- Promo poster
- 金牌冰人
- Genre: Ancient costume, Romance, Comedy
- Created by: Hong Kong Television Broadcasts Limited
- Starring: Steven Ma Maggie Cheung Ho-yee Moses Chan Joyce Koi
- Opening theme: "美麗緣份" (Beautiful Fate) by Steven Ma
- Composer: Joseph Koo
- Country of origin: Hong Kong
- Original language: Cantonese
- No. of episodes: 20

Production
- Producer: Mui Siu-ching
- Camera setup: Multi camera
- Running time: 45 minutes (20 episodes)

Original release
- Network: TVB Jade
- Release: 30 June – 25 July 2003

= Better Halves (TV series) =

Better Halves (金牌冰人) is a TVB costume television series, premiered in 2003. Theme song "Beautiful Fate" (美麗緣份) composition and arrangement by Joseph Koo, lyricist by Wong Jim, sung by Steven Ma.

==Plot summary==
Chuen Ka Fok (Steven Ma), Lien Bak Hap (Maggie Cheung Ho-yee) and Ling Wu Hei (Joyce Koi) are matchmakers in ancient China.
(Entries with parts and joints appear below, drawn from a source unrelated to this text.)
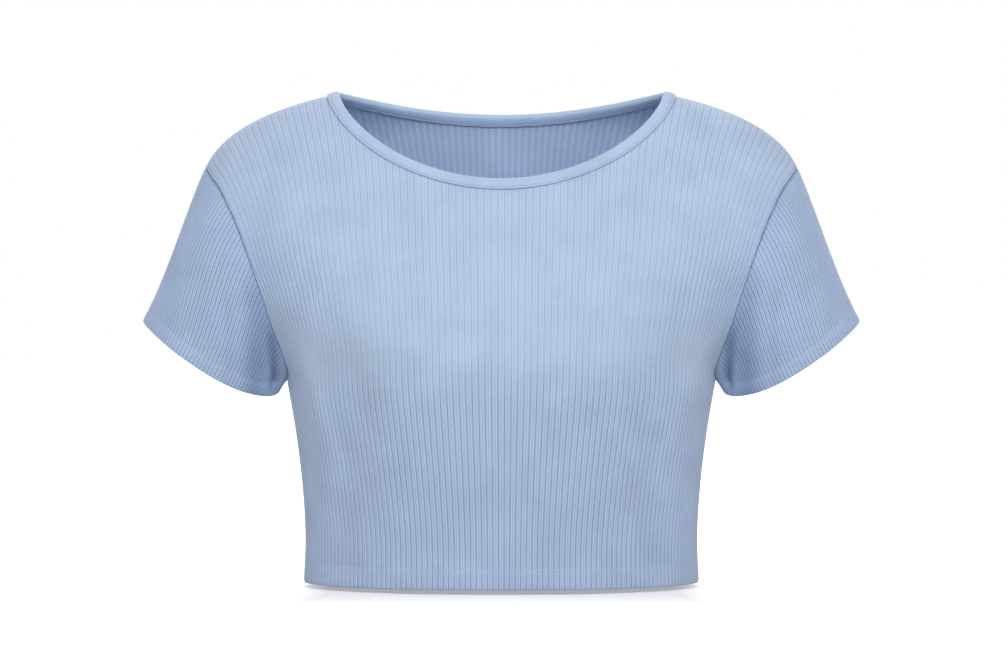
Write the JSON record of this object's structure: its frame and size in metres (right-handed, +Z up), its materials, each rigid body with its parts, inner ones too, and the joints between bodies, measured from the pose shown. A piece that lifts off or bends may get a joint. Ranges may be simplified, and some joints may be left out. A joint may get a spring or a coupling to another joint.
{
  "type": "crop top",
  "caption": "Short ribbed tee with a wide scoop neck, short set-in sleeves and a straight cropped hem, filled out as if worn.",
  "frame": {"origin": "midway between the high points of the shoulders, where the wearer holds the garment up", "axes": "+Z up, front of the garment towards -Y, the wearer's left sleeve towards +X"},
  "size_m": [0.5444, 0.2068, 0.3726],
  "materials": {
    "rib_knit": "matt ribbed cotton knit, light blue",
    "sleeve_knit": "matt ribbed cotton knit, light blue, a little finer",
    "binding_knit": "matt plain knit strip, light blue, folded over the neck edge"
  },
  "bodies": {
    "root": {"front": "rib_knit", "back": "rib_knit", "sleeve_left": "sleeve_knit", "sleeve_right": "sleeve_knit", "neck_binding": "binding_knit"}
  },
  "joints": []
}
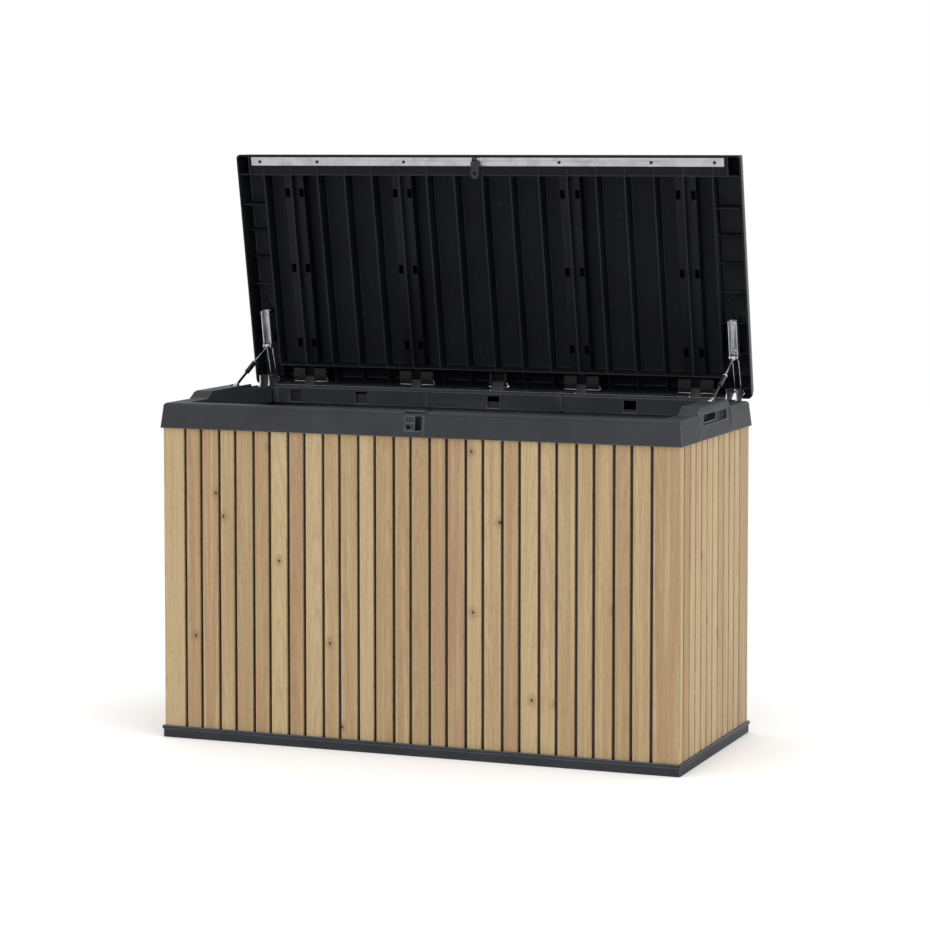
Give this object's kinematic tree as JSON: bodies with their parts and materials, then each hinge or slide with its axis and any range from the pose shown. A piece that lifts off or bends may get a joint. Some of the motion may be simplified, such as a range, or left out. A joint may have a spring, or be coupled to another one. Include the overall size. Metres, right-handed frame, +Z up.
{
  "type": "deck storage box",
  "caption": "Tall outdoor storage box with slatted wood-look walls on a resin base, a capping rim with hand grips and a ribbed lid on rear hinges, held open by telescopic stays.",
  "frame": {"origin": "centre of the underside of the base frame, on the ground", "axes": "+Z up, +Y towards the hinges at the back, +X to the right seen from the front"},
  "size_m": [1.3152, 0.5993, 1.4004],
  "materials": {
    "slate_resin": "matt moulded resin, fine texture",
    "black_resin": "satin moulded resin",
    "oak_slats": "wood-look resin with printed and embossed oak grain",
    "satin_aluminium": "satin extrusion, lengthwise grain",
    "zinc_steel": "zinc plated",
    "bright_steel": "bright nickel plated",
    "black_paint": "satin black enamel",
    "black_screws": "black phosphate"
  },
  "bodies": {
    "box": {"base_frame": "slate_resin", "floor_panel": "slate_resin", "front_panel": "black_resin", "rear_panel": "black_resin", "left_panel": "black_resin", "right_panel": "black_resin", "front_slats": "oak_slats", "rear_slats": "oak_slats", "left_slats": "oak_slats", "right_slats": "oak_slats", "rim_front_left": "slate_resin", "rim_front_right": "slate_resin", "rim_rear": "slate_resin", "rim_left": "slate_resin", "rim_right": "slate_resin", "strut_post_left": "black_paint", "strut_post_right": "black_paint", "strut_post_pins": "bright_steel", "hinge_tower_left": "slate_resin", "hinge_tower_right": "slate_resin", "tower_strap_left": "bright_steel", "tower_strap_right": "bright_steel", "tower_pins": "bright_steel", "hinge_post_1": "slate_resin", "hinge_post_2": "slate_resin", "hinge_post_3": "slate_resin", "hinge_post_4": "slate_resin", "center_hinge_post": "slate_resin", "rim_screws": "black_screws"},
    "lid": {"lid_shell": "black_resin", "lid_brace_1": "black_resin", "lid_brace_2": "black_resin", "lid_brace_3": "black_resin", "lid_brace_4": "black_resin", "hinge_leaf_1": "black_resin", "hinge_leaf_2": "black_resin", "hinge_leaf_3": "black_resin", "hinge_leaf_4": "black_resin", "center_hinge_leaf": "black_resin", "hinge_pin_1": "zinc_steel", "hinge_pin_2": "zinc_steel", "hinge_pin_3": "zinc_steel", "hinge_pin_4": "zinc_steel", "center_hinge_pin": "bright_steel", "latch_bar": "satin_aluminium", "latch_bar_screws": "black_screws", "hasp_bracket": "zinc_steel", "hasp_pin": "bright_steel", "stay_plate_left": "zinc_steel", "stay_plate_right": "zinc_steel", "stay_plate_screws": "bright_steel", "hinge_arm_left": "bright_steel", "hinge_arm_right": "bright_steel"},
    "hasp": {"hasp": "black_paint"},
    "strut_tube_left": {"strut_tube_left": "black_paint", "strut_cap_left": "bright_steel"},
    "strut_rod_left": {"strut_rod_left": "zinc_steel"},
    "strut_tube_right": {"strut_tube_right": "black_paint", "strut_cap_right": "bright_steel"},
    "strut_rod_right": {"strut_rod_right": "zinc_steel"}
  },
  "joints": [
    {"name": "lid_hinge", "type": "hinge", "parent": "box", "child": "lid", "pos_m": [0, 0.2857, 0.8304], "axis": [1, 0, 0], "range_deg": [0, 78.87]},
    {"name": "hasp_swing", "type": "hinge", "parent": "lid", "child": "hasp", "pos_m": [-0.012, 0.14876, 1.38918], "axis": [1, 0, 0], "range_deg": [-95, 5]},
    {"name": "strut_left_swing", "type": "hinge", "parent": "box", "child": "strut_tube_left", "pos_m": [-0.617, 0.055, 0.822], "axis": [1, 0, 0], "range_deg": [-31, 1]},
    {"name": "strut_left_slide", "type": "slide", "parent": "strut_tube_left", "child": "strut_rod_left", "axis": [0, 0.9054, 0.4245], "range_m": [-0.072, 0.001]},
    {"name": "strut_right_swing", "type": "hinge", "parent": "box", "child": "strut_tube_right", "pos_m": [0.617, 0.055, 0.822], "axis": [1, 0, 0], "range_deg": [-31, 1]},
    {"name": "strut_right_slide", "type": "slide", "parent": "strut_tube_right", "child": "strut_rod_right", "axis": [0, 0.9054, 0.4245], "range_m": [-0.072, 0.001]}
  ],
  "couplings": [
    {"joint": "hasp_swing", "follows": "lid_hinge", "ratio": -1},
    {"joint": "strut_left_swing", "follows": "lid_hinge", "ratio": -0.37942},
    {"joint": "strut_left_slide", "follows": "lid_hinge", "m_per_rad": -0.051377},
    {"joint": "strut_right_swing", "follows": "lid_hinge", "ratio": -0.37942},
    {"joint": "strut_right_slide", "follows": "lid_hinge", "m_per_rad": -0.051377}
  ]
}
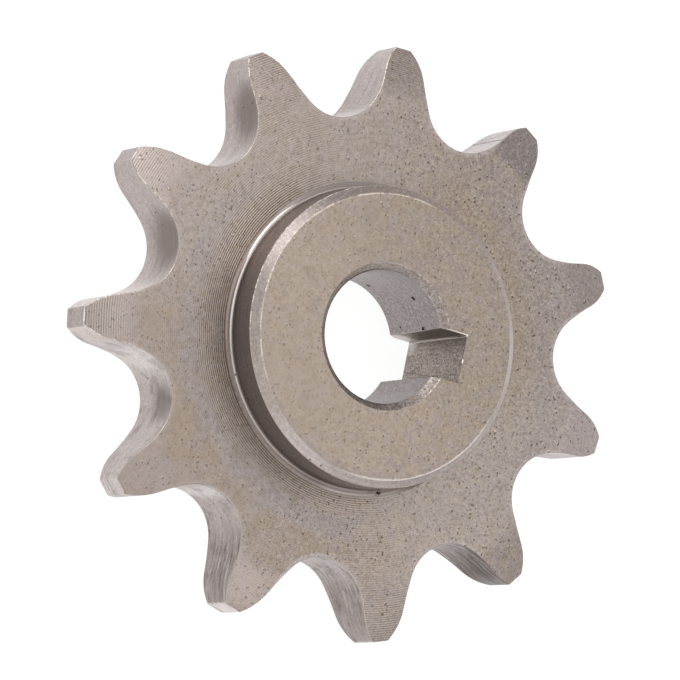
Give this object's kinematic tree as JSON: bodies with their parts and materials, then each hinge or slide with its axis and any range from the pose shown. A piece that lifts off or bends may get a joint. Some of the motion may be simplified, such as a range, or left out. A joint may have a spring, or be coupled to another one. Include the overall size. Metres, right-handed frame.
{
  "type": "chain sprocket",
  "caption": "Small steel roller-chain sprocket with a hub on one side and a plain bore with a keyway.",
  "frame": {"origin": "on the bore's axis, in the middle of the tooth ring's thickness", "axes": "+Z along the bore's axis, towards the hub's face; +X from the axis towards the keyway"},
  "size_m": [0.05, 0.0498, 0.0097],
  "materials": {
    "bare_steel": "turned, uncoated, lightly worn"
  },
  "bodies": {
    "root": {"sprocket": "bare_steel"}
  },
  "joints": []
}
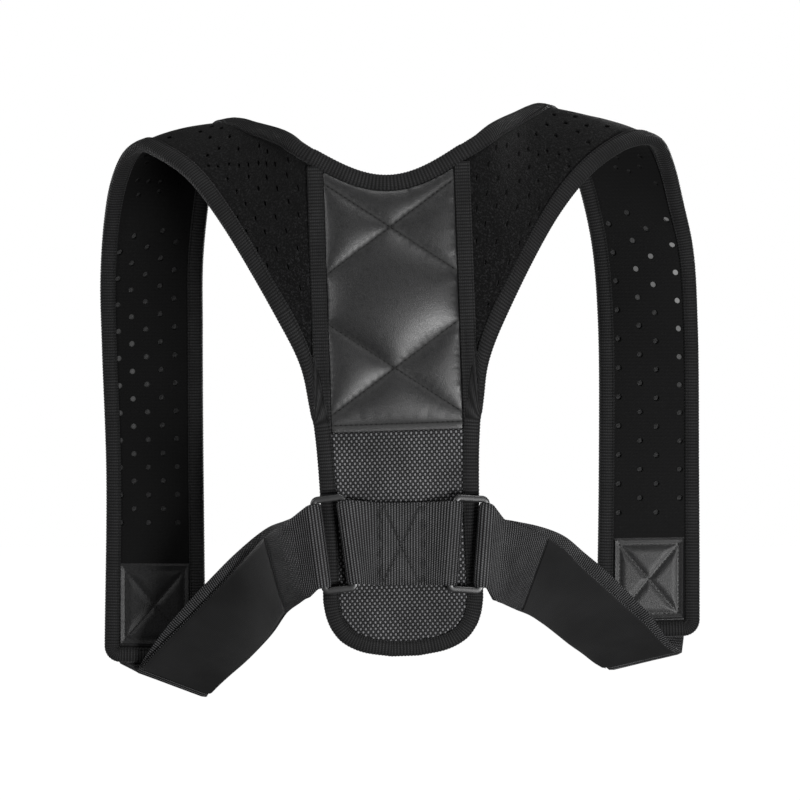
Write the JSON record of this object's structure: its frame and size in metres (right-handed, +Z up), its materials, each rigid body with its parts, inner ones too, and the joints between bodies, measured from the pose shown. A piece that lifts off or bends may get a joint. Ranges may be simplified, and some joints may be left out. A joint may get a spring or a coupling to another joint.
{
  "type": "back support brace",
  "caption": "Posture brace held as worn: perforated shoulder straps, quilted back panel, webbing side straps through rectangular rings.",
  "frame": {"origin": "midway between the undersides of the two shoulder crests, where the brace hangs on the wearer", "axes": "+Z up, +Y towards the wearer's chest, +X to the wearer's right side as seen from behind"},
  "size_m": [0.4067, 0.1662, 0.3957],
  "materials": {
    "laminate": "matte",
    "leather": "satin",
    "ballistic": "satin",
    "binding": "matte",
    "webbing": "satin",
    "hook": "matte",
    "plastic": "satin"
  },
  "bodies": {
    "root": {"spine_panel": "laminate", "leather_pad": "leather", "nylon_facing": "ballistic", "neck_binding": "binding", "arm_binding": "binding", "centre_web": "webbing", "left_shoulder_strap": "laminate", "left_seam_tape": "binding", "left_end_patch": "leather", "left_ring": "plastic", "left_side_strap": "webbing", "left_hook_tape": "hook", "right_shoulder_strap": "laminate", "right_seam_tape": "binding", "right_end_patch": "leather", "right_ring": "plastic", "right_side_strap": "webbing", "right_hook_tape": "hook"}
  },
  "joints": []
}
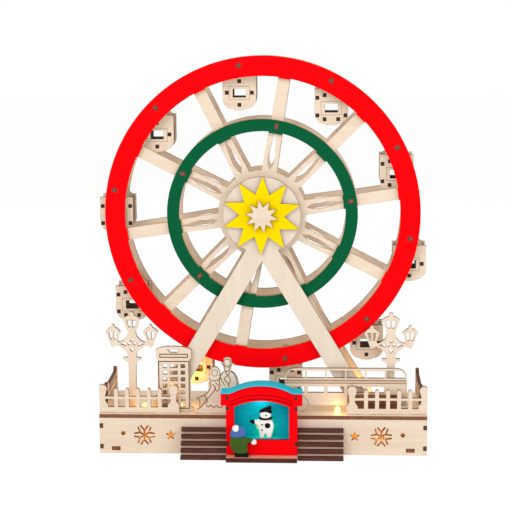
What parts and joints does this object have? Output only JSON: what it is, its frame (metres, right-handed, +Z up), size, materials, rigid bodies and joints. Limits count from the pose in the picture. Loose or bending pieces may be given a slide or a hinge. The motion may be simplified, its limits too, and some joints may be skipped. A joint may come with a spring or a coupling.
{
  "type": "ferris wheel decoration",
  "caption": "Tabletop plywood ferris wheel with hanging cabins on two A-frames, standing on a lit base with fences, street lamps, a phone box, a bus outline, a kiosk and steps.",
  "frame": {"origin": "under the middle of the whole outline, on the surface that the base stands on", "axes": "+Z up, the front faces -Y, +X to the right as seen from the front; the wheel turns about a line along Y"},
  "size_m": [0.29, 0.1024, 0.3494],
  "materials": {
    "birch_plywood": "pale bare birch plywood with laser-browned edges",
    "black_plastic": "moulded black plastic",
    "burnt_plywood": "plywood stained and burnt dark brown",
    "cyan_paint": "plywood painted cyan, satin",
    "enamelled_copper": "thin insulated lead",
    "green_coat_paint": "plywood painted in several plain colours",
    "green_paint": "plywood painted dark green, satin",
    "plated_steel": "plain metal cell cans",
    "red_paint": "plywood painted bright red, satin",
    "teal_paint": "plywood painted teal, satin",
    "turned_beech": "turned hardwood rod",
    "warm_light": "clear lens, lit warm yellow",
    "white_paint": "plywood painted white with plain coloured trims",
    "yellow_paint": "plywood painted bright yellow, satin"
  },
  "bodies": {
    "base": {"back_panel": "birch_plywood", "battery_box": "black_plastic", "battery_cell_1": "plated_steel", "battery_cell_2": "plated_steel", "bottom_board": "birch_plywood", "child_figure": "green_coat_paint", "couple_figures": "birch_plywood", "deck": "birch_plywood", "frame_front": "birch_plywood", "frame_rear": "birch_plywood", "front_fence_left": "birch_plywood", "front_fence_right": "birch_plywood", "front_panel": "birch_plywood", "kiosk_back": "teal_paint", "kiosk_counter": "teal_paint", "kiosk_floor": "burnt_plywood", "kiosk_front": "red_paint", "kiosk_roof": "cyan_paint", "kiosk_wall_left": "red_paint", "kiosk_wall_right": "red_paint", "lamp_post_left": "birch_plywood", "lamp_post_right": "birch_plywood", "lead_kiosk": "enamelled_copper", "lead_left": "enamelled_copper", "lead_right": "enamelled_copper", "led_deck_left": "warm_light", "led_deck_phone": "warm_light", "led_deck_rear": "warm_light", "led_deck_right": "warm_light", "led_kiosk": "warm_light", "led_panel_left": "warm_light", "led_panel_right": "warm_light", "left_panel": "birch_plywood", "phone_box": "birch_plywood", "right_panel": "birch_plywood", "side_fence_left": "birch_plywood", "side_fence_right": "birch_plywood", "snowman": "white_paint", "steps_left": "burnt_plywood", "steps_right": "burnt_plywood", "sun_star": "yellow_paint", "tour_bus": "birch_plywood"},
    "wheel": {"axle": "turned_beech", "wheel_front": "birch_plywood", "wheel_rear": "birch_plywood", "rim_red": "red_paint", "ring_green": "green_paint", "hub_star": "birch_plywood"},
    "cabin_01_body": {"cabin_01": "birch_plywood"},
    "cabin_02_body": {"cabin_02": "birch_plywood"},
    "cabin_03_body": {"cabin_03": "birch_plywood"},
    "cabin_04_body": {"cabin_04": "birch_plywood"},
    "cabin_05_body": {"cabin_05": "birch_plywood"},
    "cabin_06_body": {"cabin_06": "birch_plywood"},
    "cabin_07_body": {"cabin_07": "birch_plywood"},
    "cabin_08_body": {"cabin_08": "birch_plywood"},
    "cabin_09_body": {"cabin_09": "birch_plywood"},
    "cabin_10_body": {"cabin_10": "birch_plywood"},
    "lid": {"battery_lid": "black_plastic"},
    "switch": {"switch_knob": "black_plastic"}
  },
  "joints": [
    {"name": "wheel_spin", "type": "hinge", "parent": "base", "child": "wheel", "pos_m": [0, 0.01415, 0.212], "axis": [0, 1, 0], "continuous": true},
    {"name": "cabin_01_swing", "type": "hinge", "parent": "wheel", "child": "cabin_01_body", "pos_m": [0.11713, 0.0141, 0.27066], "axis": [0, 1, 0], "continuous": true},
    {"name": "cabin_02_swing", "type": "hinge", "parent": "wheel", "child": "cabin_02_body", "pos_m": [0.06029, 0.0141, 0.3283], "axis": [0, 1, 0], "continuous": true},
    {"name": "cabin_03_swing", "type": "hinge", "parent": "wheel", "child": "cabin_03_body", "pos_m": [-0.01959, 0.0141, 0.34153], "axis": [0, 1, 0], "continuous": true},
    {"name": "cabin_04_swing", "type": "hinge", "parent": "wheel", "child": "cabin_04_body", "pos_m": [-0.09198, 0.0141, 0.30528], "axis": [0, 1, 0], "continuous": true},
    {"name": "cabin_05_swing", "type": "hinge", "parent": "wheel", "child": "cabin_05_body", "pos_m": [-0.12924, 0.0141, 0.2334], "axis": [0, 1, 0], "continuous": true},
    {"name": "cabin_06_swing", "type": "hinge", "parent": "wheel", "child": "cabin_06_body", "pos_m": [-0.11713, 0.0141, 0.15334], "axis": [0, 1, 0], "continuous": true},
    {"name": "cabin_07_swing", "type": "hinge", "parent": "wheel", "child": "cabin_07_body", "pos_m": [-0.06029, 0.0141, 0.0957], "axis": [0, 1, 0], "continuous": true},
    {"name": "cabin_08_swing", "type": "hinge", "parent": "wheel", "child": "cabin_08_body", "pos_m": [0.01959, 0.0141, 0.08247], "axis": [0, 1, 0], "continuous": true},
    {"name": "cabin_09_swing", "type": "hinge", "parent": "wheel", "child": "cabin_09_body", "pos_m": [0.09198, 0.0141, 0.11872], "axis": [0, 1, 0], "continuous": true},
    {"name": "cabin_10_swing", "type": "hinge", "parent": "wheel", "child": "cabin_10_body", "pos_m": [0.12924, 0.0141, 0.1906], "axis": [0, 1, 0], "continuous": true},
    {"name": "lid_slide", "type": "slide", "parent": "base", "child": "lid", "axis": [-1, 0, 0], "range_m": [0, 0.05]},
    {"name": "switch_slide", "type": "slide", "parent": "base", "child": "switch", "axis": [0, 1, 0], "range_m": [0, 0.004]}
  ],
  "couplings": [
    {"joint": "cabin_01_swing", "follows": "wheel_spin", "ratio": -1},
    {"joint": "cabin_02_swing", "follows": "wheel_spin", "ratio": -1},
    {"joint": "cabin_03_swing", "follows": "wheel_spin", "ratio": -1},
    {"joint": "cabin_04_swing", "follows": "wheel_spin", "ratio": -1},
    {"joint": "cabin_05_swing", "follows": "wheel_spin", "ratio": -1},
    {"joint": "cabin_06_swing", "follows": "wheel_spin", "ratio": -1},
    {"joint": "cabin_07_swing", "follows": "wheel_spin", "ratio": -1},
    {"joint": "cabin_08_swing", "follows": "wheel_spin", "ratio": -1},
    {"joint": "cabin_09_swing", "follows": "wheel_spin", "ratio": -1},
    {"joint": "cabin_10_swing", "follows": "wheel_spin", "ratio": -1}
  ]
}
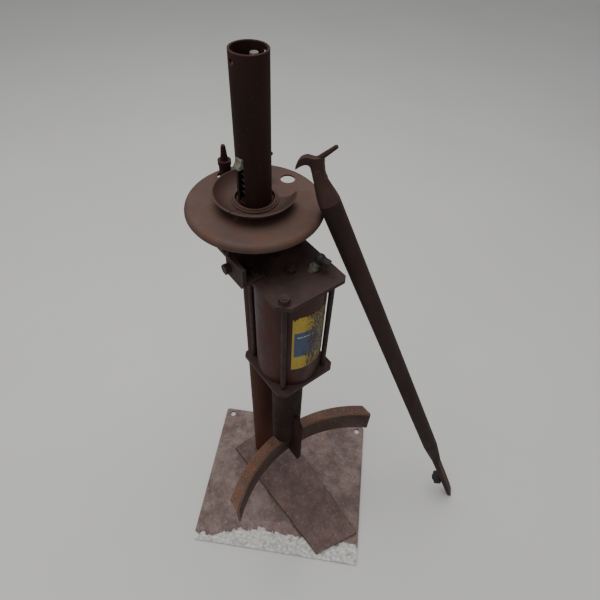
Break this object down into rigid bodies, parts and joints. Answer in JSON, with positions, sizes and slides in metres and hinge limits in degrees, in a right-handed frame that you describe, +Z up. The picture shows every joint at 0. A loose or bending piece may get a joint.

Ka Fok and Bak Hap acting in a private capacity and Wu Hei in an official government capacity. In the course of their business Ka Fok and Bak Hap come into conflict, before deciding that they can maximize profits by working together. Despite finding matches for others Ka Fok and Bak Hap find it impossible to find a spouse for themselves, until they discover that their parents had already long ago arranged a betrothal between the two.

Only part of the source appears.